White House Correspondent

AFTER snogging nuns, copulating horses and dying Aids victims, the latest Benetton catalogue is expected to arouse its usual level of controversy.

Titled "Enemies", its cover features 24-year-old Israeli student Enyar Lazarus passionately kissing her Bedouin boyfriend, Musa Mazareb, 22. Inside are pictures of Arabs and Jews playing, loving and working together. It will be distributed by Newsweek and a network of publications around the globe in six million copies and 14 different languages.

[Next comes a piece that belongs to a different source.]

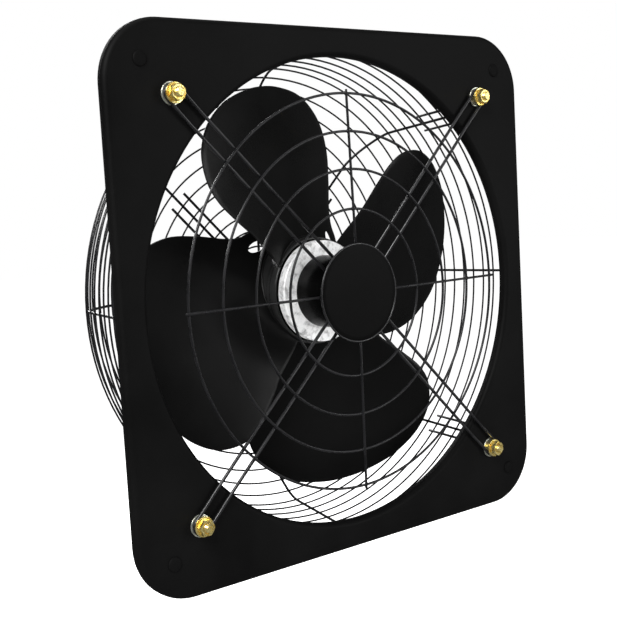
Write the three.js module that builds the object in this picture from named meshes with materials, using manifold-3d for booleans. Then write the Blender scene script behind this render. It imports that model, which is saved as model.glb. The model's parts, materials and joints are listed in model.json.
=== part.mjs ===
// Square-panel axial exhaust fan, 400 mm class: a pressed steel panel with a bell-mouth,
// a motor hung on four wire hairpins in front of it, a four-blade rotor behind it, a wire
// finger guard in front and a deep wire basket behind.
//
// Millimetres, +Z up. The fan axis is the Y axis, the panel's front face is the plane y = 0,
// the front faces -Y and the basket runs towards +Y.

import * as THREE from 'three';
import { mergeVertices } from 'three/addons/utils/BufferGeometryUtils.js';
import Module from 'manifold-3d';

const wasm = await Module();
wasm.setup();

// ---------------------------------------------------------------- driving dimensions

const GAP = 0.3; // clearance left between pieces that touch on the real fan
const WIRE_GAP = 0.5; // the same between bent wires, whose faceted sections stand a little proud

// panel
const PANEL_HALF = 240;
const PANEL_CORNER_R = 54;
const PANEL_BEND_R = 5;
const PANEL_DEPTH = 9;
const SHEET = 1.5;
const OPENING_R = 214;
const COLLAR_BEND_R = 5;
const COLLAR_DEPTH = 9.6;
const MOUNT_HOLE_AT = 206;
const MOUNT_HOLE_R = 3.5;
const PLUG_HEAD_R = 6.5;
const PLUG_HEAD_T = 1.6;

// corner bolts
const BOLT_AT = 179;
const BOLT_R = 4;
const BOLT_HOLE_R = 4.5;
const BOLT_RING_R = BOLT_AT * Math.SQRT2;
const NUT_FLATS = 13;
const NUT_HEIGHT = 5.5;
const HEAD_HEIGHT = 5.3;
const PANEL_WASHER_R = 9.8;
const PANEL_WASHER_T = 1.2;
const NUT_WASHER_R = 8.8;
const NUT_WASHER_T = 1.6;
const BOLT_PROUD = 3;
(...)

"If journalists would be artists, and if politicians would be artists, probably the world would be different," said Benetton creative director Olivero Toscani, launching the catalogue in Jerusalem. Last year's catalogue was shot in Corleone, headquarters of the Sicilian Mafia. He denies exploiting suffering simply to sell knitwear.

"You can't do that," he said. "There are companies who employ minor labour in order to sell shoes. We don't do that. You can't accuse me of exploiting Aids to sell sweaters because you can't exploit Aids. Coca-Cola doesn't touch Aids."

Toscani, who has helped Benetton and its associate companies grow into the fourth largest conglomerate in Italy, says that Benetton's capitalism with a conscience is a model which others will follow. "The company of the future, the one that is to survive in the future, is the company that will have a social-political responsibility."

Shooting the pictures in Israel last autumn became a media event. "While I was shooting I had a lot of press following me because actually they were quite pleased to be in Jerusalem not for filming blood or bombs or killing, but something else."

Toscani makes no apologies for being overtly political. "Any image has got a political meaning, even a postcard," he said.